It was indeed a powerful experience to observe his paintings and drawings in the PACE gallery today on 57th street.

Picasso was born in the year 1881 in Spain, though he had spent most of his career as an artist in France. He is known for the development of analytic and synthetic cubism as well as surrealism- types of art that have ever since remained highly influential and appreciated all around the world.

In this particular exhibition, Picasso features his second wife Jacqueline as a beautiful, almost immortal figure. Jacqueline had accompanied Picasso for longer than any other woman had, and she’d been his artistic muse during the critical time before his death.

As I was looking at the various paintings in the gallery, I realized that many of them looked so simplistic yet so complex once you got a better, closer look. Picasso used many different variations of Jacqueline, painting her in different positions and colors, using cubism elements, or simply painting her portraits. Yet in spite of all these variations, it was possible to feel that she was greatly admired and loved by him through his art.

On one of the walls in the galleries I noticed a quote by Helene Parmelin that perfectly describes Jacqueline’s impact on this exhibition: “Jacqueline has, to an unimaginable degree, the gift of becoming painting… She unfolds to infinity. She invades everything, becomes everybody.” Undoubtedly, this is exactly what Picasso had intended to do: make Jacqueline become everything and everybody.

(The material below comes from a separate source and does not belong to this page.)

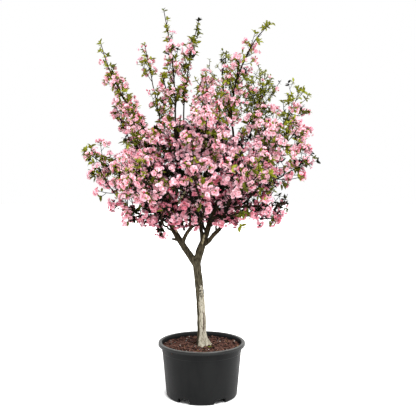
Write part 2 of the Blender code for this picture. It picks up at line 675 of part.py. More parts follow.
class Mass:
    """One mass of foliage while it grows: the placed pieces of its stem, twigs and sprays."""

    def __init__(self, branch, lines, shapes, obstacles):
        self.branch = branch
        self.rng = random.Random("mass " + branch.name)
        self.shapes = shapes
        self.obstacles = obstacles
        self.pieces = []
        centres, radii = lines[branch.name]
        self.onward = (centres[-1] - centres[-2]).normalized()
        self.foot = centres[-1] + self.onward * GAP
        self.start = self.foot + self.onward * STEM_COLLAR
        self.end = Vector(branch.end)
        self.radius = radii[-1] * STEM_FIT
        breadth = branch.reach / BROAD_REACH
        self.scale = min(1.0, SMALLEST_SCALE + (1 - SMALLEST_SCALE) * breadth)
        self.edge = max(1.0, breadth ** -2)
        self.marks = [self.curve_point(i / STEM_PARTS) for i in range(STEM_PARTS + 1)]

    def curve_point(self, share):
        """A point on the stem's curve, which sets out as its bough ends and then curls."""
        span = self.end - self.start
        curl = Vector((span.x, span.y, -span.z)) * self.branch.curl
        first = self.start + self.onward * span.length * STEM_SET_OUT
        second = self.start.lerp(self.end, STEM_CURL_AT) + curl
        marks = [self.start, first, second, self.end]
        while len(marks) > 1:
            marks = [a.lerp(b, share) for a, b in zip(marks, marks[1:])]
        return marks[0]

    def stem_parts(self):
        """The straight parts that make up the stem."""
        return list(zip(self.marks, self.marks[1:]))

    def stem_point(self, share):
        """A point inside the stem, and the stem's direction there."""
        part = min(STEM_PARTS - 1, int(share * STEM_PARTS))
        start, end = self.marks[part], self.marks[part + 1]
        return start.lerp(end, share * STEM_PARTS - part), (end - start).normalized()

    def add(self, kind, matrix):
        self.pieces.append((kind, matrix))

    def grow_stem(self):
        """The stem: a collar square to its bough's tip, then parts that follow the curve."""
        collar = STEM_COLLAR + STEM_OVERLAP
        self.add("twig", pose(self.foot, self.onward, 0.0, (self.radius, self.radius, collar)))
        radius = self.radius * STEM_JOINT
        for index, (a, b) in enumerate(self.stem_parts()):
            way = (b - a).normalized()
            root = a - way * STEM_OVERLAP
            length = (b - root).length
            self.add("twig", pose(root, way, STEM_ROLL * (index + 1), (radius, radius, length)))
            radius *= STEM_TAPER * STEM_SWELL

    def radius_at(self, share):
        return self.radius * STEM_TAPER ** (share * STEM_PARTS)

    def grow_twig(self, share, turn):
        """A twig from the stem with sprays along it, where it has room."""
        root, axis = self.stem_point(share)
        way = side_way(axis, turn, TWIG_LEAN)
        room = reach_at(self.branch, share) - TWIG_TIP_ROOM
        length = room / math.sin(TWIG_LEAN) * self.rng.uniform(*TWIG_LENGTHS)
        while length > SHORTEST_TWIG:
            tip = root + way * length
            clear = twig_clear(root + way * TWIG_ROOT, tip, TWIG_ROOM, self.obstacles)
            if clear and in_own_space([tip, root.lerp(tip, 0.5)], self.branch):
                break
            length -= TWIG_STEP
        if length <= SHORTEST_TWIG:
            return self.grow_spray(root, axis, turn, TWIG_LEAN)
        radius = self.radius_at(share) * TWIG_SHARE
        self.add("twig", pose(root, way, turn, (radius, radius, length)))
        count = max(1, round(length / SPRAY_SPACING))
        for index in range(1, count):
            spray_root = root + way * length * (index / count + TWIG_SPRAY_ONWARD)
            self.grow_spray(spray_root, way, turn + GOLDEN_TURN * index, SPRAY_LEAN)
        self.grow_spray(tip - way * TIP_SINK, way, turn, TIP_LEAN, at_tip=True)

    def grow_spray(self, root, axis, turn, lean, at_tip=False):
        """A spray of blossom or leaf, turned on until it has room, or else skipped."""
        edge = TIP_EDGE * self.edge if at_tip else self.edge
        blossom = self.rng.random() < self.branch.blossom or at_tip
        kind = "blossom" if blossom else "leaf"
        length = BLOSSOM_HEIGHT if blossom else LEAF_LENGTH
        length *= self.scale * self.rng.uniform(*SPRAY_SIZES)
        for attempt in range(SPRAY_TRIES):
            way = side_way(axis, turn + attempt * GOLDEN_TURN, lean)
            way = (way + Vector((0.0, 0.0, SPRAY_LIFT))).normalized()
            matrix = pose(root, way, turn, (length, length, length))
            corners = [matrix @ vert.co for vert in self.shapes[kind].vertices]
            clear = spray_clear(root, way, kind, length, self.obstacles)
            if clear and in_own_space(corners, self.branch, edge):
                self.add(kind, matrix)
                return
            length *= SPRAY_SHRINK

    def grow(self):
        self.grow_stem()
        turn = self.rng.uniform(0.0, math.tau)
        first, span = TWIGS_ALONG
        for index in range(self.branch.twigs):
            share = first + span * index / (self.branch.twigs - 1)
            self.grow_twig(share, turn + GOLDEN_TURN * index)
        length = (self.end - self.start).length
        sprays = max(2, round(STEM_SPRAYS * length / SPRAY_SPACING / self.scale ** 2))
        first, span = STEM_SPRAYS_ALONG
        for index in range(sprays):
            root, axis = self.stem_point(first + span * (index + 0.5) / sprays)
            self.grow_spray(root, axis, turn + STEM_SPRAYS_TURN + GOLDEN_TURN * index, SPRAY_LEAN)
        root, axis = self.stem_point(1.0)
        self.grow_spray(root - axis * TIP_SINK, axis, turn, TIP_LEAN, at_tip=True)


def whole_body(mesh):
    """Keeps the largest closed surface: a sealed hollow is filled and a loose scrap dropped."""
    bm = bmesh.new()
    bm.from_mesh(mesh)
    bmesh.ops.triangulate(bm, faces=bm.faces)
    left, islands = set(bm.verts), []
    while left:
        island, front = set(), [left.pop()]
        while front:
            vert = front.pop()
            island.add(vert)
            for edge in vert.link_edges:
                other = edge.other_vert(vert)
                if other in left:
                    left.remove(other)
                    front.append(other)
        islands.append(island)
    islands.sort(key=len)
    loose = [vert for island in islands[:-1] for vert in island]
    bmesh.ops.delete(bm, geom=loose, context="VERTS")
    bmesh.ops.recalc_face_normals(bm, faces=bm.faces)
    bm.to_mesh(mesh)
    bm.free()


def fuse(mass, collection, material):
    """One Boolean union of all the pieces. MANIFOLD, because EXACT is slow on so many."""
    pile = make_collection("pieces")
    made = []
    for kind, matrix in mass.pieces:
        item = bpy.data.objects.new(kind, mass.shapes[kind])
        item.matrix_world = matrix
        made.append(item)
    base, others = made[0], made[1:]
    bpy.context.scene.collection.objects.link(base)
    for item in others:
        pile.objects.link(item)
    union = base.modifiers.new("fuse", "BOOLEAN")
    union.operation = "UNION"
    union.operand_type = "COLLECTION"
    union.collection = pile
    union.solver = "MANIFOLD"
    mesh = evaluated_mesh(base)
    mesh.transform(base.matrix_world)
    for item in made:
        bpy.data.objects.remove(item, do_unlink=True)
    bpy.data.collections.remove(pile)
    whole_body(mesh)
    mesh.materials.clear()
    return add_object(mass.branch.name + "_mass", mesh, collection, material)


def make_foliage(lines, collection, materials):
    shapes = unit_shapes()
    masses = [Mass(branch, lines, shapes, None) for branch in BRANCHES]
    limbs = limb_parts(lines)
    for mass in masses:
        stems = [
            (a, b, other.radius) for other in masses if other is not mass for a, b in other.stem_parts()
        ]
        mass.obstacles = limbs + stems
        mass.grow()
        green = mass.branch.blossom < GREEN_BELOW
        fuse(mass, collection, materials["leaf" if green else "blossom"])
    for shape in shapes.values():
        bpy.data.meshes.remove(shape)


def make_materials():
    return {
        "pot": make_material("black plastic", POT_BLACK, 0.45),
        "soil": make_material("bark compost", SOIL_BROWN, 0.95),
        "trunk": make_material("pale trunk bark", TRUNK_CREAM, 0.85),
        "bark": make_material("dark bark", BARK_BROWN, 0.85),
        "blossom": make_material("pink blossom", BLOSSOM_PINK, 0.6),
        "leaf": make_material("green leaf", LEAF_GREEN, 0.55),
    }


def main():
    clear_scene()
    collection = make_collection("potted crabapple")
    materials = make_materials()
    make_pot(collection, materials)
    make_soil(collection, materials)
    lines = {"trunk": trunk_line()}
    for branch in BRANCHES:
        lines[branch.name] = bough_line(branch, lines)
    make_trunk(lines, collection, materials)
    make_boughs(lines, collection, materials)
    make_foliage(lines, collection, materials)


main()
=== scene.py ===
# %% [markdown]
# # A young crabapple in blossom, in its nursery pot
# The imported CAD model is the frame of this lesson. It gives the real sizes, the place of every
# limb and the space of every mass of foliage. Each step below looks at one part of the real
# plant, says how it could be made, and then makes it over the plain solid that stands for it.

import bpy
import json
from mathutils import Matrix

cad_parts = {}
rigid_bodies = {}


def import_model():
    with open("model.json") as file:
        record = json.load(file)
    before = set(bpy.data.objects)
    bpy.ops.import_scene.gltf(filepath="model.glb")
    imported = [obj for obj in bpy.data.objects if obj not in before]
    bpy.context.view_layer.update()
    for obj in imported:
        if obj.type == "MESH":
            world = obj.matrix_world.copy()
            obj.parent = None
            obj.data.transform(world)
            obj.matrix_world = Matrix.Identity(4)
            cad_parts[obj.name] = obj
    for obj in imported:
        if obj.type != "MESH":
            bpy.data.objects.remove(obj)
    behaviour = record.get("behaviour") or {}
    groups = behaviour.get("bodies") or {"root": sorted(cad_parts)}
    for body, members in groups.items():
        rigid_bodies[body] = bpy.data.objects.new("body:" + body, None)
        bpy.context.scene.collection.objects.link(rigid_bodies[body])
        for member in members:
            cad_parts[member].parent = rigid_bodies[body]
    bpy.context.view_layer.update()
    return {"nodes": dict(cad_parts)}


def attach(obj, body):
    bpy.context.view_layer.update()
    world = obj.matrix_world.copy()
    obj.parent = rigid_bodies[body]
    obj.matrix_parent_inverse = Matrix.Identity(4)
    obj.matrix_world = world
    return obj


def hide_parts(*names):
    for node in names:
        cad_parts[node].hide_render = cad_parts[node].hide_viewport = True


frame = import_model()
print("CAD nodes:", len(frame["nodes"]))

# %% What the lesson uses
import json
import math
import random
from collections import namedtuple

import bmesh
import bpy
import numpy as np
from mathutils import Matrix, Vector, noise

UP = Vector((0.0, 0.0, 1.0))
GOLDEN_TURN = math.radians(137.5)
scene = bpy.context.scene

# %% [markdown]
# ## Camera, light and floor
# The photo looks level at the tree from just over three metres away, at the height of the
# middle of the crown. The frame was then moved down a little, which is a lens shift: tilting
# the camera would make upright lines lean together. The plant stands before plain white, so a
# white world lights it from all sides, and a large soft light from above gives the blossom its
# pale tops and dark hollows.

# %% Camera
PHOTO_WIDTH = 416
FOCAL_PIXELS = 616
SENSOR_WIDTH = 36.0
CAMERA_PLACE = Vector((0.0, -3.2, 1.0885))
FRAME_SHIFT = (0.015, -0.058)

camera = bpy.data.objects.new("camera", bpy.data.cameras.new("camera"))
camera.data.sensor_width = SENSOR_WIDTH
camera.data.lens = SENSOR_WIDTH * FOCAL_PIXELS / PHOTO_WIDTH
camera.data.shift_x, camera.data.shift_y = FRAME_SHIFT
camera.location = CAMERA_PLACE
camera.rotation_euler = (math.radians(90), 0.0, 0.0)
scene.collection.objects.link(camera)
scene.camera = camera
print("lens in mm:", round(camera.data.lens, 1))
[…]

A particular set of paintings that I thought was interesting is called “Jacqueline With Multicolored Straw Hat”. This set consisted of 6 paintings of Jacqueline, each labeled by Picasso as an individual stage. Though all six are practically the same, the only difference among them is the color. This made me curious to know how was Picasso able to replicate the paintings 6 times, making them all look so similar to each other, almost as if he took a photograph of it and simply reprinted it in different colors. I found it astonishing that the details of each panting were so much alike. Perhaps, the variation of the colors (which were going from light to dark) was meant to represent the stages of life, the first being the lightest and last being the darkest, almost as if it was meant to represent life, death, and the stages in between.

 

Below is one of the paintings of Jacqueline With Multicolored Straw Hat:

“Jacqueline With Multicolored Straw Hat” (Picasso; January 17, 1962)

 

I certainly enjoyed visiting the PACE gallery today, and I feel proud to be able to say that I have finally really seen a Picasso.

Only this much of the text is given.